Transcribe exactly the lines from the one holding "obj.matrix_parent_inverse = Matrix.Identity(4)" to the end of the data below, including both of those lines and no others.

# INFORMATION PROVIDED
□ □ □ □ □

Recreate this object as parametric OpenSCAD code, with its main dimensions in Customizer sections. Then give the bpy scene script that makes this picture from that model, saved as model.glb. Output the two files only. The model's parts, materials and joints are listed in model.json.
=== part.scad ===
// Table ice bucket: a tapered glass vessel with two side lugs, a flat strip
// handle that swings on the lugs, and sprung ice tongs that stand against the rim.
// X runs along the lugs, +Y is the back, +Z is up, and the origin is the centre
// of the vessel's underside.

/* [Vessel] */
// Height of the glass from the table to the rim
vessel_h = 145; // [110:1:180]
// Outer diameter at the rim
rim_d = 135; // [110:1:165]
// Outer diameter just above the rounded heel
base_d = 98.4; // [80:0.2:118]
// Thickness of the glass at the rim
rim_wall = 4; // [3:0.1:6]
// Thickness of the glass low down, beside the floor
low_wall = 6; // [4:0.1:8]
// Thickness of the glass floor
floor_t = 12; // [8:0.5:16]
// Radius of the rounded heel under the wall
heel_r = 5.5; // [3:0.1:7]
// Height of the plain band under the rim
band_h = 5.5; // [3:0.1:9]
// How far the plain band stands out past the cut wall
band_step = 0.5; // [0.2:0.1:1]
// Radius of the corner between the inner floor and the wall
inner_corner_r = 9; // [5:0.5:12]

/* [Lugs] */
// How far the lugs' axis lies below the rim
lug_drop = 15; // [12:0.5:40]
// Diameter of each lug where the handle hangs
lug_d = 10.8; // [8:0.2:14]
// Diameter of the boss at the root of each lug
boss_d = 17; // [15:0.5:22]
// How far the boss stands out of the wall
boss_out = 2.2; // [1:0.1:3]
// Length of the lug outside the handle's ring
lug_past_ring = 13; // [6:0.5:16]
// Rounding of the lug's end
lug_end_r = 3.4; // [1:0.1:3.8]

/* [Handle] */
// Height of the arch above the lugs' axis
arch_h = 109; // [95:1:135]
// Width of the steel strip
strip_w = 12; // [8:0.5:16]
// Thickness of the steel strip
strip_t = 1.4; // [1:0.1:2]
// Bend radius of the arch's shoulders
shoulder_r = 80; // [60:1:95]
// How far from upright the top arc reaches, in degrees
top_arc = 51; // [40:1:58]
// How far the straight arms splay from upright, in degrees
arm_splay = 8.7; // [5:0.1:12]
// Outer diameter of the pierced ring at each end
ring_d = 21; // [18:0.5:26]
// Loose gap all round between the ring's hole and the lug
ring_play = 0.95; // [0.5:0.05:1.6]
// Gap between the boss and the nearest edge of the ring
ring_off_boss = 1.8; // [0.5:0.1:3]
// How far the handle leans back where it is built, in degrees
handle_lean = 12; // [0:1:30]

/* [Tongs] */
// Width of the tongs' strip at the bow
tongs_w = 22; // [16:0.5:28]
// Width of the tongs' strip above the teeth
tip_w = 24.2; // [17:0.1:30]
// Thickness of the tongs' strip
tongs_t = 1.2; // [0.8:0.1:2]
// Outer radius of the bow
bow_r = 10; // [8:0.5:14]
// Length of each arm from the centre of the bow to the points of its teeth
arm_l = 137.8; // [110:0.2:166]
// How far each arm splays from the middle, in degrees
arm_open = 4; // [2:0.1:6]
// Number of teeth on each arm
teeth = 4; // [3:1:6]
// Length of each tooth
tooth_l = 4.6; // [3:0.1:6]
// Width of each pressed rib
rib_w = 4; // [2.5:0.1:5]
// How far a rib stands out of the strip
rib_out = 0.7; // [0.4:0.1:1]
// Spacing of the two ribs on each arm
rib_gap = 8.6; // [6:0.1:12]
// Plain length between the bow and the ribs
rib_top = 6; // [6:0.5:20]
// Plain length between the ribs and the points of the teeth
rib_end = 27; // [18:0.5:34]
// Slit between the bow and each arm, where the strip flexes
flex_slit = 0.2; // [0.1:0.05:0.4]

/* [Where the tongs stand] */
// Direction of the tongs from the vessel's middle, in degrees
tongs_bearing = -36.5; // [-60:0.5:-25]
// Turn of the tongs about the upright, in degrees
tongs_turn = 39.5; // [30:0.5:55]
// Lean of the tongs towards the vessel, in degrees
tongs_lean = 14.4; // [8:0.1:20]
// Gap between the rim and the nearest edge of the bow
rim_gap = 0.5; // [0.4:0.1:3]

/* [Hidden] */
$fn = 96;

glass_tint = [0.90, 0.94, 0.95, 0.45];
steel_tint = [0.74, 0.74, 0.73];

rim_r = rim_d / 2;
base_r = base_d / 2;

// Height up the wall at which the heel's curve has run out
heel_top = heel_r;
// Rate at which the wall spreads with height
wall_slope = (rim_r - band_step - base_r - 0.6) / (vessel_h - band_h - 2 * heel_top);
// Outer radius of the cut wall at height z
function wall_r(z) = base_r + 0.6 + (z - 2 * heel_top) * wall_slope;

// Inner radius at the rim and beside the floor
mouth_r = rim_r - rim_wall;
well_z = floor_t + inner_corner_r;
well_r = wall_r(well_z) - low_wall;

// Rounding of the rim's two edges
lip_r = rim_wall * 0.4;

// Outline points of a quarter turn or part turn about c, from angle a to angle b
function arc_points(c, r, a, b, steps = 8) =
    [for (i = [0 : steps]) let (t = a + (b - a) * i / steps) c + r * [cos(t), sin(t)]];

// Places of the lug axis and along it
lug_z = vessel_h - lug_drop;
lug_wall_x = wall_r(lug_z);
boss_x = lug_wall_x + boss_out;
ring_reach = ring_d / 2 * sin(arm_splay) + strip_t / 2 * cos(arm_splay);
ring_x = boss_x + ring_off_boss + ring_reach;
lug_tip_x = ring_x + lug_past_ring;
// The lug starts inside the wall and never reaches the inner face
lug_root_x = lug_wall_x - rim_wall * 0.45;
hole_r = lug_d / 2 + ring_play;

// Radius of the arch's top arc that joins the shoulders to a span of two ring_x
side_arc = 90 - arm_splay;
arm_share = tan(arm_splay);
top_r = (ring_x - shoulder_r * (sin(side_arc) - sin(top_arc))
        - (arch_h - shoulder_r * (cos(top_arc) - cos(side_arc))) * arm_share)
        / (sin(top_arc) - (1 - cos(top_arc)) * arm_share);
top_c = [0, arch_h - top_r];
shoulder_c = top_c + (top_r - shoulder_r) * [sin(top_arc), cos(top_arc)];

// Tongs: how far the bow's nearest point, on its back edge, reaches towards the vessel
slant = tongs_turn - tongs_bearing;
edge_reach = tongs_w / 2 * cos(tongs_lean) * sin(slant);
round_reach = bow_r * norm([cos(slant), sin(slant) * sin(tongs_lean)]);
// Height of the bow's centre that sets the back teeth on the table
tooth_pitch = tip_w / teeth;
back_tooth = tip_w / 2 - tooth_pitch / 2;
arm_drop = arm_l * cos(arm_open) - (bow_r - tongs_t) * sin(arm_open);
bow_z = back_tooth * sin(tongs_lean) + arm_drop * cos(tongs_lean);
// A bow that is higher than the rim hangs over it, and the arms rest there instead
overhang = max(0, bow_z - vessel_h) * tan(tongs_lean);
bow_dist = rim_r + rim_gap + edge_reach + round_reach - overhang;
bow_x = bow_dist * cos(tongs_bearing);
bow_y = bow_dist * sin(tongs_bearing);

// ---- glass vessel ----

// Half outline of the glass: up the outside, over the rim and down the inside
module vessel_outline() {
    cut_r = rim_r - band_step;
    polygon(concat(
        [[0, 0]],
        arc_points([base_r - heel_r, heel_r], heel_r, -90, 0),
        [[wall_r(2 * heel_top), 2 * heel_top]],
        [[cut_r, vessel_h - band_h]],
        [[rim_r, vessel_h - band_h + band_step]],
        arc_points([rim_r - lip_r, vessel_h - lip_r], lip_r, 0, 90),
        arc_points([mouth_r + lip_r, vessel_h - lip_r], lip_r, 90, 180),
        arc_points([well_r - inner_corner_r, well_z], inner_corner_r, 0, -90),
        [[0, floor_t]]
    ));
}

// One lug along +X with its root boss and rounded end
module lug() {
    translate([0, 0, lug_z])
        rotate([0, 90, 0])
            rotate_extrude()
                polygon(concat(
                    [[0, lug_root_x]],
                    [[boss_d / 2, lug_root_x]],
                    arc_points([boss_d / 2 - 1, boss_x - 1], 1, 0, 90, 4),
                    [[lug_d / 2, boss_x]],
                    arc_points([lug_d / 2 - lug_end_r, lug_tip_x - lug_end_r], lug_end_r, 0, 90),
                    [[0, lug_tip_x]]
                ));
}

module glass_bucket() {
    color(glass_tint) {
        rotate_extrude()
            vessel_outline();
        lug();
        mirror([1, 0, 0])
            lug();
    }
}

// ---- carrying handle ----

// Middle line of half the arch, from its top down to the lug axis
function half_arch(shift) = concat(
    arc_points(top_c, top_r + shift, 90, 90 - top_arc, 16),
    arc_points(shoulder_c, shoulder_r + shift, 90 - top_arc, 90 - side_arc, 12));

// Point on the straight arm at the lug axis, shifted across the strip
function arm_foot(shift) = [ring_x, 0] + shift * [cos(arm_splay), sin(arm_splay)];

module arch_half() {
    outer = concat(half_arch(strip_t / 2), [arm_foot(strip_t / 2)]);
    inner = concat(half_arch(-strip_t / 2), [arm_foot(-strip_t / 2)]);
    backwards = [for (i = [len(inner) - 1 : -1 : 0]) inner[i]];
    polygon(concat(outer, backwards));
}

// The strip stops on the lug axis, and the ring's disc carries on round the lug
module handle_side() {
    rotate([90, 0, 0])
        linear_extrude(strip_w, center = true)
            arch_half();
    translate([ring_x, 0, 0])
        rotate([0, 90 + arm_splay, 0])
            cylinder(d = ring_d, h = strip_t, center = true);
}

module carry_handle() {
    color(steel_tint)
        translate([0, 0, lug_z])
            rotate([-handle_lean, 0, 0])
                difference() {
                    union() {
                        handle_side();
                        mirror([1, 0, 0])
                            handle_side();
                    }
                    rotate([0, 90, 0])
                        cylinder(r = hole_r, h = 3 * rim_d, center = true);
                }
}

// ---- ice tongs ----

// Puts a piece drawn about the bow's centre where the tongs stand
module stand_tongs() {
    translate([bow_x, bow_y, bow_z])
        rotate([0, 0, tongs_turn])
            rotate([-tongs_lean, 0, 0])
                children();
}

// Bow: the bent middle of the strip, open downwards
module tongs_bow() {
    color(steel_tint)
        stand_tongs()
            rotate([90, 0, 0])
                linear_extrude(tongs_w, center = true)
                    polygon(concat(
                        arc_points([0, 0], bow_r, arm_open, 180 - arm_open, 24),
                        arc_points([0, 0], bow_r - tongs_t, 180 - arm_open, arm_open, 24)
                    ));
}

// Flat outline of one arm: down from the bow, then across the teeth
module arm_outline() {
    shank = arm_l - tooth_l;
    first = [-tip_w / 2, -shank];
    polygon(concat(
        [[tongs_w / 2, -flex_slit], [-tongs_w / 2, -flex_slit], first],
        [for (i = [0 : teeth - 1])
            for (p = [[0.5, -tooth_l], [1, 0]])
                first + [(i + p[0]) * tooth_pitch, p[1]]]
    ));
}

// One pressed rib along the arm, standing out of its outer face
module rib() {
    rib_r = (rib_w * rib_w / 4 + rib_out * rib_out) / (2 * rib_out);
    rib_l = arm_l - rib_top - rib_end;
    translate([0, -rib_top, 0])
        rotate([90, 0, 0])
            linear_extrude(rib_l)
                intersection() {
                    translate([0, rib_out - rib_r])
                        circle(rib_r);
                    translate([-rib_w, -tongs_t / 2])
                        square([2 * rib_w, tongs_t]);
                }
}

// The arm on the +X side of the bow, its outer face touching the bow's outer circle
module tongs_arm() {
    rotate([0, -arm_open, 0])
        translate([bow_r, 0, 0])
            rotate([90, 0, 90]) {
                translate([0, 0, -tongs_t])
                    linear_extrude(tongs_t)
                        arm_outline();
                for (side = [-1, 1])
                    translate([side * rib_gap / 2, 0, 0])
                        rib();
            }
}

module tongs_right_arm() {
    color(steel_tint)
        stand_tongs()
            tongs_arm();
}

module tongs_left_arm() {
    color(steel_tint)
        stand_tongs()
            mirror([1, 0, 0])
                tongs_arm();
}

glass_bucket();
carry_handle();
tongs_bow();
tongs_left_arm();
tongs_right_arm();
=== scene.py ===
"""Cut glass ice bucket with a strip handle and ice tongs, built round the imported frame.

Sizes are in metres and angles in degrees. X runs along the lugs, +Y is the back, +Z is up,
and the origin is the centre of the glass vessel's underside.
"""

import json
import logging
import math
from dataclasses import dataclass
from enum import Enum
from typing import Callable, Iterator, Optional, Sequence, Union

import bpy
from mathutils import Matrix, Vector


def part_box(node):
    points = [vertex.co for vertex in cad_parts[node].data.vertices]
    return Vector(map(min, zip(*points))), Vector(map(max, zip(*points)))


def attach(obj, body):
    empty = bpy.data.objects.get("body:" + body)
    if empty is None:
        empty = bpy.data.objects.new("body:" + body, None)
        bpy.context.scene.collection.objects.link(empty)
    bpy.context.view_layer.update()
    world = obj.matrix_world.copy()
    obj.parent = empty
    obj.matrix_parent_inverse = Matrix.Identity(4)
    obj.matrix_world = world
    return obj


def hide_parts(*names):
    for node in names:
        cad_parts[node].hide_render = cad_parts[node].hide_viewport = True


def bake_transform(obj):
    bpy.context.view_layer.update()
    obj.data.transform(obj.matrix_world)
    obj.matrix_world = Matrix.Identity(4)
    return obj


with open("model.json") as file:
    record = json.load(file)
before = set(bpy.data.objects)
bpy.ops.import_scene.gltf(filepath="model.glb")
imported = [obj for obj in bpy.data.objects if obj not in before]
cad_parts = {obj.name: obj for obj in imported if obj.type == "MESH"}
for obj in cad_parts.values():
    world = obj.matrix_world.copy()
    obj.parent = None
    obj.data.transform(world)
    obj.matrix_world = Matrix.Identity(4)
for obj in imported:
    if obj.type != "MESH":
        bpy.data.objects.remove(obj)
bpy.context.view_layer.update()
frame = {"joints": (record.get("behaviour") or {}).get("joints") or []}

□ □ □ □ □

# WRITTEN REPLY
    obj.matrix_parent_inverse = Matrix.Identity(4)
    obj.matrix_world = world
    return obj


def hide_parts(*names):
    for node in names:
        cad_parts[node].hide_render = cad_parts[node].hide_viewport = True


def bake_transform(obj):
    bpy.context.view_layer.update()
    obj.data.transform(obj.matrix_world)
    obj.matrix_world = Matrix.Identity(4)
    return obj


with open("model.json") as file:
    record = json.load(file)
before = set(bpy.data.objects)
bpy.ops.import_scene.gltf(filepath="model.glb")
imported = [obj for obj in bpy.data.objects if obj not in before]
cad_parts = {obj.name: obj for obj in imported if obj.type == "MESH"}
for obj in cad_parts.values():
    world = obj.matrix_world.copy()
    obj.parent = None
    obj.data.transform(world)
    obj.matrix_world = Matrix.Identity(4)
for obj in imported:
    if obj.type != "MESH":
        bpy.data.objects.remove(obj)
bpy.context.view_layer.update()
frame = {"joints": (record.get("behaviour") or {}).get("joints") or []}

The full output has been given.